Choosing the best 5G home internet provider can be a complicated decision and may depend on a number of key factors.
One of the first determinations to make before diving too deep into the 5G market is whether you are in the coverage area of any 5G home internet provider you may consider. While some ISP companies’ 5G infrastructure is available relatively widely across the country, others’ networks are only just arriving in smaller cities and towns.
Although Verizon is known to have one of the widest cellular networks in the US, T-Mobile actually now has the largest and most widespread 5G infrastructure in the country—great for 5G home internet users. Starry Internet uses a larger, faster band of 5G, so it is only available in select cities (although where it does exist it is one of, if not the best option for 5G home internet).
Costs and Discounts
Like with any technology (and especially with new technologies), cost remains a major factor in selecting a 5G home internet provider. T-Mobile offers a flat rate of $50 per month for supposedly “unlimited” 5G download speeds with no data cap. In reality, its speeds are closer to 3,000 Mbps (which remains a lightning fast speed at an extremely low price).

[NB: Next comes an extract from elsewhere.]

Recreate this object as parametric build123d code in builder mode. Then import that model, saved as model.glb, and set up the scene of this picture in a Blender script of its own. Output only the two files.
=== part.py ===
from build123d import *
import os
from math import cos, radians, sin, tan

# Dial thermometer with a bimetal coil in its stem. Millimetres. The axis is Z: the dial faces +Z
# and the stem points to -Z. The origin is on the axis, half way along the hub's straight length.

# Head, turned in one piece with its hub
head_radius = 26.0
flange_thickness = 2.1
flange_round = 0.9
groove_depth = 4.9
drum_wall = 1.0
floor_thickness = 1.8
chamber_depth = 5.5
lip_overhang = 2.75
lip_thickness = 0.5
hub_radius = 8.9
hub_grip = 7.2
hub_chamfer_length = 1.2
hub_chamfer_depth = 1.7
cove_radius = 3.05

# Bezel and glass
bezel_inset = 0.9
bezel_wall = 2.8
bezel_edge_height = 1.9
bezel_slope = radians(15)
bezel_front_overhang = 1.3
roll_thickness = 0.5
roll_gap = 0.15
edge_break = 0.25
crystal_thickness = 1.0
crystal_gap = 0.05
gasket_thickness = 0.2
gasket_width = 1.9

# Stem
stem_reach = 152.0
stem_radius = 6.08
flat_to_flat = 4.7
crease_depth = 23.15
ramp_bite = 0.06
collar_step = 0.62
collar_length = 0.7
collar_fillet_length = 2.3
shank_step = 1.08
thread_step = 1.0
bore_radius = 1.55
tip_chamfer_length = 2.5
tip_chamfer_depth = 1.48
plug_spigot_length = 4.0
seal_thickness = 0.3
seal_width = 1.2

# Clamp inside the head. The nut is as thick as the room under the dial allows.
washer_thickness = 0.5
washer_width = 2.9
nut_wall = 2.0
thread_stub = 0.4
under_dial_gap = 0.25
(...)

Verizon’s standard internet plan is also $50 per monthbut maxes out around 300 Mbps while its Plus plan sees speeds up to 940 Mbps with a $70 per month price.
Plans are discounted 50% for existing Verizon wireless cellular customers. Starry Internet is one of the cheapest options, especially for those looking for the faster data speeds associated with millimeter wave 5G (see differences below). Starry is currently only advertising speeds up to 200 Mbps for between $30 and $50 per month. For its high speed “Gigabit” plans, expect to pay $80 per month.

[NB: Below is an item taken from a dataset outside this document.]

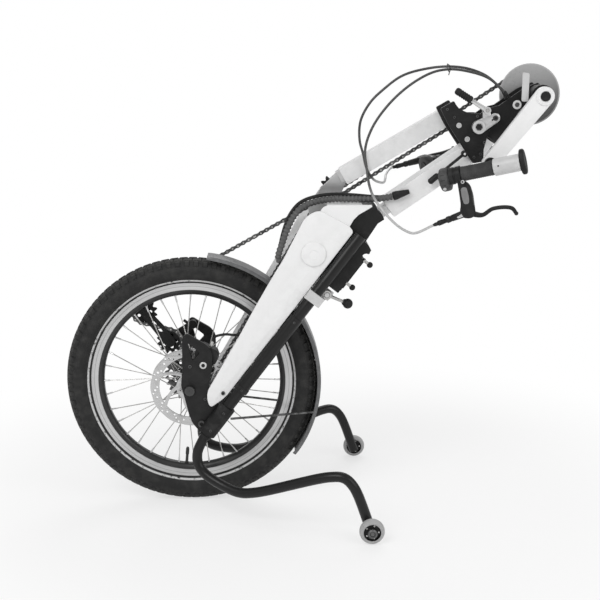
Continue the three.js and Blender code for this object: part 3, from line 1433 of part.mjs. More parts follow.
function makeBrakeBody() {
  const ringRadius = 16;
  const ringStart = -16;
  const ringEnd = rubberStart - gap;
  const podRadius = 22;
  const podStart = -34;
  const podDrop = 4;
  const half = 7;
  const size = 100;
  const outlineShares = [
    [-0.03, -0.12], [-0.04, -0.355], [-0.054, -0.565], [-0.1, -0.68], [-0.06, -0.8], [0.045, -0.83],
    [0.107, -0.83], [0.168, -0.8], [0.18, -0.61], [0.194, -0.4], [0.17, -0.21], [0.055, -0.15],
    [0.055, -0.12],
  ];
  const body = plate(scaled(outlineShares, size, size), -half, half);
  const alongBar = (radius, x0, x1, z = 0) => rod(V3(x0, 0, z), V3(x1, 0, z), radius, 14);
  const nozzle = rod(nozzleRoot, nozzleEnd, nozzleRadius, 10);
  const slotHalf = bladeHalf + gap;
  const slot = box(
    bladePivotX - bladeHub - 2 * gap, size, -slotHalf, slotHalf, -size, bladePivotZ + 2 * bladeHub,
  );
  const hinge = pin(bladePin, -slotHalf - gap, slotHalf + gap, bladePivotX, bladePivotZ, 10);
  const bore = alongBar(barRadius + gap, podStart - overrun, ringEnd + overrun);
  const ring = alongBar(ringRadius, ringStart, ringEnd);
  const pod = alongBar(podRadius, podStart, ringStart + gap, -podDrop);
  return join(cut(join(body, ring, pod, nozzle), bore, slot), hinge);
}

function makeBrakeBlade() {
  // The blade's bends: X, Z and radius, from its pivot.
  const ends = [[0, 0, bladeHub], [19, -6.4, 4.5], [40.8, 2.3, 4.5], [74.6, -4.1, 4.5], [81, -15, 4]];
  const parts = ends.slice(1).map(([x, z, r], i) => plate(
    strap(...ends[i], x, z, r, 3), -bladeHalf, bladeHalf,
  ));
  return cut(join(...parts), pin(bladePin + gap, -bladeHalf - overrun, bladeHalf + overrun, 0, 0, 10));
}

for (const [name, side, roll] of [["near", NEAR, 0], ["far", FAR, turn / 4]]) {
  const spinning = assembly(crank, armEndX, side * armOut, armEndZ);
  const along = gripFrame(side);
  const rolled = gripFrame(side, roll);
  const blade = new THREE.Group();
  blade.position.set(bladePivotX, 0, bladePivotZ);
  blade.userData.home = V3(0, 0, 0);
  rolled.add(blade);
  spinning.add(along, rolled);
  piece(`grip_core_${name}`, makeGripCore(side, along), paleGrip, along);
  piece(`grip_rubber_${name}`, makeGripRubber(), rubber, along);
  piece(`grip_stop_${name}`, makeGripStop(), black, along);
  piece(`brake_body_${name}`, makeBrakeBody(), black, rolled);
  piece(`brake_blade_${name}`, makeBrakeBlade(), black, blade);
}

// The brake hoses and the cable loom, each along its whole route.
handcycle.updateMatrixWorld(true);
const hoseRadius = 2.6;

function nozzleMouth(name, beyond) {
  const body = handcycle.getObjectByName(`brake_body_${name}`);
  const out = nozzleEnd.clone().sub(nozzleRoot).normalize();
  return body.localToWorld(nozzleEnd.clone().addScaledVector(out, beyond));
}

function portMouth(y, beyond) {
  const root = V3(tiltX + blockEndX - portRadius, y, tiltZ + blockTopZ - portRadius);
  const end = V3(portX, y, portZ);
  return end.clone().addScaledVector(end.clone().sub(root).normalize(), beyond);
}

// From the crank axle.
const nearRoute = [
  [-69.2, -20, 12.9], [-94.6, -20, 32.8], [-132.2, -20, 44.8], [-169.1, -20, 49], [-201.7, -20, 43],
  [-242.3, -20, 20.8], [-283.1, -20, -15.6], [-315.1, -22, -60.2], [-329.1, -27, -101.2],
  [-326.7, -38, -138.3], [-321.9, -54, -171.8], [-311.6, -74, -196.2], [-282.4, -90, -231.4],
  [-261.7, -94, -247.7], [-241, -98, -255],
];
const farRoute = [
  [-69.2, -6, 14.5], [-94.6, -4, 36], [-128, 0, 49.5], [-162.9, 8, 54], [-204.6, 18, 50.5],
  [-254.5, 20, 36.5], [-291.8, 20, 9.6], [-316.5, 20, -14.9], [-334.9, 20, -50.1], [-336.6, 19, -87.4],
  [-330, 18, -112.8], [-321, 20, -146], [-307, 30, -166], [-291, 50, -174.5], [-281, 80, -177],
  [-275, 115, -174], [-269, 150, -166],
];

const routeFrom = (x0, z0, route) => route.map(([x, y, z]) => V3(x0 + x, y, z0 + z));

function makeHose(name, route, portY) {
  const points = [
    portMouth(portY, gap), portMouth(portY, hoseRadius), ...routeFrom(crankX, crankZ, route),
    nozzleMouth(name, 4 * hoseRadius), nozzleMouth(name, 2 * gap),
  ];
  return tube(points, hoseRadius, 8, 30);
}
piece("hose_near", makeHose("near", nearRoute, nearPortY), blackPlastic, tilting);
piece("hose_far", makeHose("far", farRoute, farPortY), blackPlastic, tilting);

// A wrapped loom lies from the lower beam over the knuckle to the fork, and a brake hose goes on to the
// caliper.
const loomRadius = 7;
const loomY = lowerBeamY0 - gap - loomRadius;
// From the fold pivot.
const loomRoute = [
  [153, loomY, 105.3], [124, loomY, 100.9], [77, -41, 101.1], [41, -43, 101.5], [7, -50, 97.8],
  [-20.2, -60, 89.1], [-36.8, -64, 72.5], [-48.5, -66, 50.9], [-60.6, -66, 17.6], [-67.8, -66, -9],
  [-64.1, -66, -17.2],
];
// The hose to the caliper: from the fold pivot, then from the axle.
const upperHoseRoute = [[-66, -66, -9.7], [-65, -66, -24.7], [-75, -66, -69.7]];
const lowerHoseRoute = [[140, -65, 147], [118, -64, 115], [100.3, -64, 108.5], [70, -63, 110], [53, -60, 106]];

function makeLoom() {
  const up = V3(Math.cos(caliperTurn), 0, Math.sin(caliperTurn));
  const seat = V3(0, caliperHoseY, axleZ).addScaledVector(up, caliperRadius + caliperDepth / 2 + gap);
  const drop = [3 * loomRadius, gap].map((height) => seat.clone().addScaledVector(up, height));
  const loom = tube(routeFrom(foldX, foldZ, loomRoute), loomRadius, 8, 22);
  const route = [...routeFrom(foldX, foldZ, upperHoseRoute), ...routeFrom(0, axleZ, lowerHoseRoute), ...drop];
  const hose = tube(route, hoseRadius, 6, 20);
  return join(loom, hose);
}
piece("cable_loom", makeLoom(), greyPlastic, frame);

// The part's origin is the middle of its box's base.
handcycle.updateMatrixWorld(true);
const whole = new THREE.Box3().setFromObject(handcycle, true);
handcycle.position.set(-(whole.min.x + whole.max.x) / 2, -(whole.min.y + whole.max.y) / 2, -whole.min.z);
handcycle.updateMatrixWorld(true);
export default handcycle;
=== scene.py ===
import json
import math

import bmesh
import bpy
from mathutils import Matrix, Vector

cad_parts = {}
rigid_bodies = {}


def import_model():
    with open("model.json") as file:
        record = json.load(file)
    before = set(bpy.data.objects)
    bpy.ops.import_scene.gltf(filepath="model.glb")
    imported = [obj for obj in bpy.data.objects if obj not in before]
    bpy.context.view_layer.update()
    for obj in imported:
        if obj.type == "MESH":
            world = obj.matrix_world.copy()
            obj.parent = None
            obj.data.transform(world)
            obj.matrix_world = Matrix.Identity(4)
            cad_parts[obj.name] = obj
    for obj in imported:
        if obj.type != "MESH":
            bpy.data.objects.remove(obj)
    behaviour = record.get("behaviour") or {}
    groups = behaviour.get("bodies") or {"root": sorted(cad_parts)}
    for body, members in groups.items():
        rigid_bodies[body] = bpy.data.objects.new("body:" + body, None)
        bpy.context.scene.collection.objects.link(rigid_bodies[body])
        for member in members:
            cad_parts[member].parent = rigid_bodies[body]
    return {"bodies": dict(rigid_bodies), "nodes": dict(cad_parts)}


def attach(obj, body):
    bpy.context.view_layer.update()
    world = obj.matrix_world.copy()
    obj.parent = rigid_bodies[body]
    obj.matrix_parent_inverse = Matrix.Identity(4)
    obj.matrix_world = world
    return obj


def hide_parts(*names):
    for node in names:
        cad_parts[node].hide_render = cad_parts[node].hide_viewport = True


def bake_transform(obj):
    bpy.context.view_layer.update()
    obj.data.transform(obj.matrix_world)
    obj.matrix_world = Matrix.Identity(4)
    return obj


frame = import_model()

# Shapes are made in millimetres in a side view: X to the rear from the wheel's axle, Z up from the floor,
# and the near side towards -Y.
MM = 0.001
AXLE_X = -240
TURN = 2 * math.pi
ALONG, ACROSS = (1, 0, 0), (0, 1, 0)
NEAR, FAR = -1, 1
NAMES = ((NEAR, "near"), (FAR, "far"))

# Places and sizes, each within 0.3 mm of the CAD model's
WHEEL = 253
AXLE = (0, WHEEL)
FOLD = (243, 524.7)
TILT = (558.8, 763.3)
CRANK = (673, 822)
ARM_END = (574, 697.5)
CHAIN_Y = 45.0
RAIL_Y = 78.6
RAIL_ANGLE = 52.7
LINK = 12.7

scene = bpy.context.scene
own = set(frame["nodes"].values()) | set(frame["bodies"].values())
for leftover in [o for o in bpy.data.objects if o not in own]:
    bpy.data.objects.remove(leftover)
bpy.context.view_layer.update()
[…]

Contracts, Equipment and Fees
All three 5G home internet companies we featured offer contacts with no annual requirements, hidden fees or price hikes. This makes it easier to trust your 5G home internet company, since you can start or stop service at any time.
Unlike some 5g home internet services which use a tethered computer or other device connected to a cellular network, fixed 5G companies including Verizon, T-Mobile and Starry all offer a dedicated modem/router that can handle more connections and higher speeds. All three companies make devices, although Verizon and T-Mobile both currently offer no-extra-cost professional installation.
Sub-6 vs. mmWave 5G
Depending on your service area or which ISP company you choose, 5G Home Internet providers will use two different types of 5G technology. Sub-6 5G was quickly deployed by providers like T-Mobile and Verizon because it only required small upgrades to existing cellular towers, while millimeter wave 5G (or mmWave) required larger infrastructure changes.

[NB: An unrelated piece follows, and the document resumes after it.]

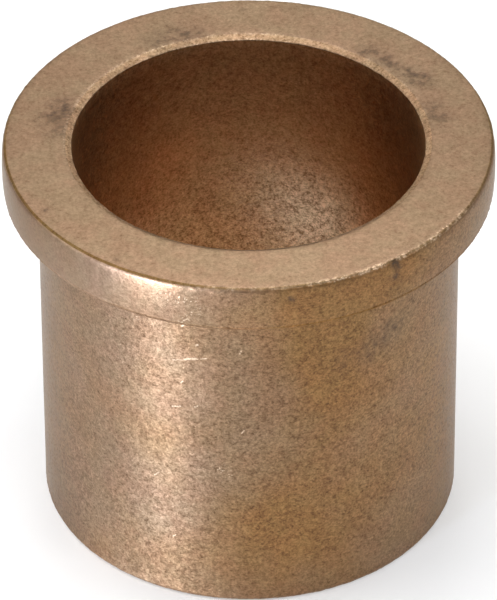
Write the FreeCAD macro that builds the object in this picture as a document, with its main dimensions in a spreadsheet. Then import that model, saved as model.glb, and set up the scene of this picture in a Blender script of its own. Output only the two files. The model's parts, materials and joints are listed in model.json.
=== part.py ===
import FreeCAD, Part
import os
import Sketcher

# Bronze flanged sleeve bushing: one pressed and sintered piece.
#
# Frame: millimetres, +Z up along the bore. The origin is the centre of the plain
# end face, so the bushing stands on Z = 0 with its flange at the top.
#
# The whole part is one closed half section turned once about Z. The section runs
# from the bore, under the plain end, up the sleeve, into the corner below the
# flange, round the flange's rim and back over the flange face to the bore.

NODE = "flanged_bushing"

# Driving dimensions: alias, value in mm, what it is.
DIMENSIONS = [
    ("bore_dia", 31.80, "bore for a 1-1/4 in shaft, with running clearance"),
    ("sleeve_dia", 38.14, "sleeve outside, press fit in a 1-1/2 in housing"),
    ("flange_dia", 44.45, "flange outside, 1-3/4 in"),
    ("overall_length", 38.10, "plain end to flange face, 1-1/2 in"),
    ("flange_thick", 4.7625, "flange thickness, 3/16 in"),
    ("bore_chamfer", 0.48, "45 degree chamfer at both ends of the bore"),
    ("face_chamfer", 0.34, "45 degree chamfer round the flange face"),
    ("under_chamfer", 0.26, "45 degree chamfer round the flange underside"),
    ("lead_in_depth", 0.18, "radial depth of the lead-in at the plain end"),
    ("lead_in_length", 0.36, "axial length of the lead-in at the plain end"),
    ("corner_radius", 0.40, "fillet where the sleeve meets the flange"),
]

# The half section's corners in order, as name, radius and height. The plain end
# lies on Z = 0, so its two corners have no height of their own.
BORE = "Dimensions.bore_dia / 2"
SLEEVE = "Dimensions.sleeve_dia / 2"
RIM = "Dimensions.flange_dia / 2"
TOP = "Dimensions.overall_length"
UNDER = "Dimensions.overall_length - Dimensions.flange_thick"
CORNERS = [
    ("bore_start", BORE, "Dimensions.bore_chamfer"),
    ("end_inner", BORE + " + Dimensions.bore_chamfer", None),
    ("end_outer", SLEEVE + " - Dimensions.lead_in_depth", None),
    ("sleeve_start", SLEEVE, "Dimensions.lead_in_length"),
    ("sleeve_corner", SLEEVE, UNDER),
    ("under_outer", RIM + " - Dimensions.under_chamfer", UNDER),
    ("rim_start", RIM, UNDER + " + Dimensions.under_chamfer"),
    ("rim_finish", RIM, TOP + " - Dimensions.face_chamfer"),
    ("face_outer", RIM + " - Dimensions.face_chamfer", TOP),
    ("face_inner", BORE + " + Dimensions.bore_chamfer", TOP),
    ("bore_finish", BORE, TOP + " - Dimensions.bore_chamfer"),
]

# Ends of a segment, and the sketch's own origin and horizontal axis, in the
# numbering that Sketcher constraints use.
START, END = 1, 2
SKETCH_ORIGIN = (-1, START)
HORIZONTAL_AXIS = -1

LENGTH_MATCH = 1e-4


def make_sheet(doc):
    """Spreadsheet of the driving dimensions, one aliased cell to a row."""
    sheet = doc.addObject("Spreadsheet::Sheet", "Dimensions")
    for row, (alias, value, note) in enumerate(DIMENSIONS, start=1):
        sheet.set("A%d" % row, alias)
        sheet.set("B%d" % row, str(value))
        sheet.set("C%d" % row, note)
        sheet.setAlias("B%d" % row, alias)
    doc.recompute()
    return sheet


def value_of(sheet, formula):
    """Number that a formula of the sheet's names comes to, in mm."""
    return float(sheet.evalExpression(formula))


def origin_feature(body, role):
    """Plane or axis of the body's own origin, found by its role."""
    for feature in body.Origin.OriginFeatures:
        if feature.Role == role:
            return feature
    raise RuntimeError("the body has no origin feature %s" % role)


def hold(sketch, kind, corner, name, formula, size):
    """Dimension from the sketch origin to a corner, bound to a formula."""
    constraint = Sketcher.Constraint(kind, *SKETCH_ORIGIN, corner, START, size)
    index = sketch.addConstraint(constraint)
    sketch.renameConstraint(index, name)
    sketch.setExpression("Constraints." + name, formula)


def draw_half_section(sketch, sheet):
    """Closed half section whose every corner is held by the sheet."""
    points = []
    for name, radius, height in CORNERS:
        z = value_of(sheet, height) if height else 0.0
        points.append(FreeCAD.Vector(value_of(sheet, radius), z, 0))

    count = len(points)
    for i in range(count):
        edge = Part.LineSegment(points[i], points[(i + 1) % count])
        sketch.addGeometry(edge, False)
    for i in range(count):
        joined = Sketcher.Constraint("Coincident", i, END, (i + 1) % count, START)
        sketch.addConstraint(joined)

    for i, (name, radius, height) in enumerate(CORNERS):
        hold(sketch, "DistanceX", i, "radius_" + name, radius, points[i].x)
        if height:
            hold(sketch, "DistanceY", i, "height_" + name, height, points[i].y)
        else:
            on_end = Sketcher.Constraint("PointOnObject", i, START, HORIZONTAL_AXIS)
            sketch.addConstraint(on_end)


def ring_edge(shape, radius, height):
    """Name of the circular edge with this radius at this height."""
    for number, edge in enumerate(shape.Edges, start=1):
        curve = edge.Curve
        if not isinstance(curve, Part.Circle):
            continue
        same_radius = abs(curve.Radius - radius) < LENGTH_MATCH
        same_height = abs(curve.Center.z - height) < LENGTH_MATCH
        if same_radius and same_height:
            return "Edge%d" % number
    raise RuntimeError("no ring edge at radius %.3f, height %.3f" % (radius, height))


def make_bushing(doc, sheet):
    """The bushing: turned half section, then the fillet under the flange."""
    body = doc.addObject("PartDesign::Body", "Bushing")
    body.Label = NODE

    section = body.newObject("Sketcher::SketchObject", "HalfSection")
    section.AttachmentSupport = (origin_feature(body, "XZ_Plane"), [""])
    section.MapMode = "FlatFace"
    draw_half_section(section, sheet)
    doc.recompute()

    turned = body.newObject("PartDesign::Revolution", "TurnedBlank")
    turned.Profile = section
    turned.ReferenceAxis = (origin_feature(body, "Z_Axis"), [""])
    turned.Angle = 360.0
    doc.recompute()

    corner = body.newObject("PartDesign::Fillet", "FlangeCorner")
    edge = ring_edge(turned.Shape, value_of(sheet, SLEEVE), value_of(sheet, UNDER))
    corner.Base = (turned, [edge])
    corner.setExpression("Radius", "Dimensions.corner_radius")
    body.Tip = corner

    # The plain end's centre is the part's origin, so the body stays there.
    body.Placement = FreeCAD.Placement()
    doc.recompute()
    return body


def check_document(doc):
    """Stop if any feature or sheet of the document failed to compute."""
    for item in doc.Objects:
        states = [str(state) for state in item.State]
        if "Invalid" in states or "Error" in states:
            raise RuntimeError("%s did not compute: %s" % (item.Name, states))


def write_step(body):
    """Check that the piece is one valid solid, and write its STEP file."""
    shape = body.Shape
    if shape.isNull() or not shape.isValid() or len(shape.Solids) != 1:
        raise RuntimeError("%s is not one valid solid" % body.Label)
    box = shape.BoundBox
    print("%s: %.3f x %.3f x %.3f mm, %.1f mm3, %d faces" % (
        body.Label, box.XLength, box.YLength, box.ZLength,
        shape.Volume, len(shape.Faces)))
    shape.exportStep("parts/%s.step" % body.Label)


doc = FreeCAD.newDocument("FlangedBushing")
sheet = make_sheet(doc)
bushing = make_bushing(doc, sheet)
check_document(doc)
os.makedirs("parts", exist_ok=True)
write_step(bushing)
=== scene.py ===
import json
import math
from collections import namedtuple

import bpy
import numpy as np
from mathutils import Matrix, Vector, noise


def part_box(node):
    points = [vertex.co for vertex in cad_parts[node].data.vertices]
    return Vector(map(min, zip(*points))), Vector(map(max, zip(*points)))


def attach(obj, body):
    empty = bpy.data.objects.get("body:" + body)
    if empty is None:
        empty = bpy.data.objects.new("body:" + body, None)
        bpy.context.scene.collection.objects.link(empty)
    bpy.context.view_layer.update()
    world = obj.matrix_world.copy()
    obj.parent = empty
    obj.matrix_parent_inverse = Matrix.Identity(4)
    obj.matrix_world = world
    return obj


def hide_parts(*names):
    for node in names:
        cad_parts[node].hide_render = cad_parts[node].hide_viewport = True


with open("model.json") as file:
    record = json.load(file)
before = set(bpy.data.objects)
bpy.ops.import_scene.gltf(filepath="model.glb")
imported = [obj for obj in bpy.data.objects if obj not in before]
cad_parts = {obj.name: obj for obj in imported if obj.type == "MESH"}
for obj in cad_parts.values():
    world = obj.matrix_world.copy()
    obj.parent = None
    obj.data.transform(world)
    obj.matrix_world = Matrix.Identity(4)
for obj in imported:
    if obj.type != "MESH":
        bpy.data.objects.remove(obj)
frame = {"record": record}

# Flanged sleeve bushing in sintered bronze, standing on its plain end.
# The frame is the CAD part's: +Z up along the bore, azimuth 0 towards -Y, + towards +X.
# Sizes of the piece are in mm and turn into metres where the mesh and the lights are made.

MM = 0.001
NODE = "flanged_bushing"

cad_low, cad_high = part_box(NODE)
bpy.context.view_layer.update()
mounts = {mount["name"]: mount for mount in frame["record"]["mounts"]}

# ---------------------------------------------------------------- sizes, in mm
# The radii and heights come from the CAD part.
TOP = (cad_high.z - cad_low.z) / MM
RIM_R = min(-cad_low.x, cad_high.x, -cad_low.y, cad_high.y) / MM
BORE_R = mounts["bore"]["dims"]["r_mm"]
SLEEVE_R = mounts["sleeve_od"]["dims"]["r_mm"]
UNDER_Z = mounts["flange_underside"]["pos_m"][2] / MM

# Chamfers. The mouth is the bore's chamfer at the flange; the lead-in is the sleeve's at the plain end.
MOUTH_WIDTH = 0.62
MOUTH_DEPTH = 0.32
FACE_CHAMFER = 0.29
UNDER_CHAMFER = 0.38
LEAD_DEPTH = 0.18
LEAD_LENGTH = 0.36
BORE_CHAMFER = 0.48

# Roundings of the corners, how far the rim's wall swells between its edges, and how far inside it
# a point still counts as on the rim.
MOUTH_INNER_ROUND = 0.12
MOUTH_OUTER_ROUND = 0.16
FACE_ROUND = 0.09
RIM_TOP_ROUND = 0.42
RIM_FOOT_ROUND = 0.45
CORNER_ROUND = 0.40
LEAD_ROUND = 0.12
EDGE_ROUND = 0.07
RIM_CROWN = 0.08
RIM_MARGIN = 0.01

# Mesh. The last ring of a zone lies ZONE_END before the next zone; an edge reaches EDGE_REACH.
SEGMENTS = 576
ROUND_STEPS = 3
ZONE_END = 0.02
EDGE_REACH = 0.15

# Unevenness: size and height of the burrs, how much the edges are worn down, size and height of the swell.
BURR_SIZE = 0.40
BURR_HEIGHT = 0.030
EDGE_LOSS = 0.016
SWELL_SIZE = 3.0
SWELL_HEIGHT = 0.004

# ---------------------------------------------------------------- zones of the surface
# steps: rings along the zone's straight run. grain: how strong the fine texture is there.
Zone = namedtuple("Zone", "steps tone roughness grain")
Ring = namedtuple("Ring", "radius height zone near_edge")

CLEAN = (1.0, 0.665, 0.43)
OCHRE = (1.0, 0.525, 0.19)
BORE_TONE = (1.34, 0.70, 0.31)
FACE_TONE = (1.0, 0.66, 0.41)
MOUTH_TONE = (0.94, 0.61, 0.36)
EDGE_TONE = (0.86, 0.54, 0.27)
TONE_STRENGTH = 0.265
# Tone of the painted light on the bore's far wall.
PAINTED_BORE_LIGHT_TONE = (0.55, 0.405, 0.27)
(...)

Sub-6 5G refers to the area of the radio spectrum used for the network. Sub-6 uses frequencies below 6GHz (gigahertz). Note: 3G, 4G and 5G all refer to the “Generations” of data networks, not the GHz frequency used as part of transmission. While Sub-6 5G is certainly faster than 4G or 3G networks as it uses radio waves that literally travel faster, it is only a slight step-up and is mostly an improvement in data speeds for semi-urban areas.
Additionally, mmWave 5G refers to data networks broadcasting at frequencies between 30 and 300 Ghz. These are called millimeter waves because the radio waves are literally one to 10 millimeters long compared to the lower gigahertz waves used by Sub-6 5G, which are centimeters long. The important takeaway here is that millimeter waves are smaller and have a shorter range, but are overall faster. This means your data connection will be faster, but the towers that transmit have to be closer to your home. Adding new transmission towers to the infrastructure takes time, so mmWave 5G is currently only available in denser urban areas where demand is higher and where 5G transmitters can be added to tall buildings.
Starry Internet only uses mmWave 5G, so while it offers some of the best home internet speeds, it is only available in select cities. Verizon offers both mmWave and Sub-6 5G depending on location and T-Mobile currently only offers Sub-6 5G.
Download vs. Upload Speeds
The type of 5G each ISP company uses will reveal the speed you can expect. We know mmWave 5G will bring faster internet vs. Sub-6, which has slower speeds. Each company will also advertise and offer a variety of different download and upload speeds, which may vary from the theoretical limits and capabilities of each technology. The base 5G home internet plans of the three companies we featured all offer around 200 or 300 Mbps of download speed. For most customers, this should more than cover streaming HD content and other web browsing. For gamers—or those who download or upload large amounts of data—300 Mbps is on the lower end. If high download and/or upload speeds are important to you, make sure to check to see the kinds of speeds offered by any company you’re considering.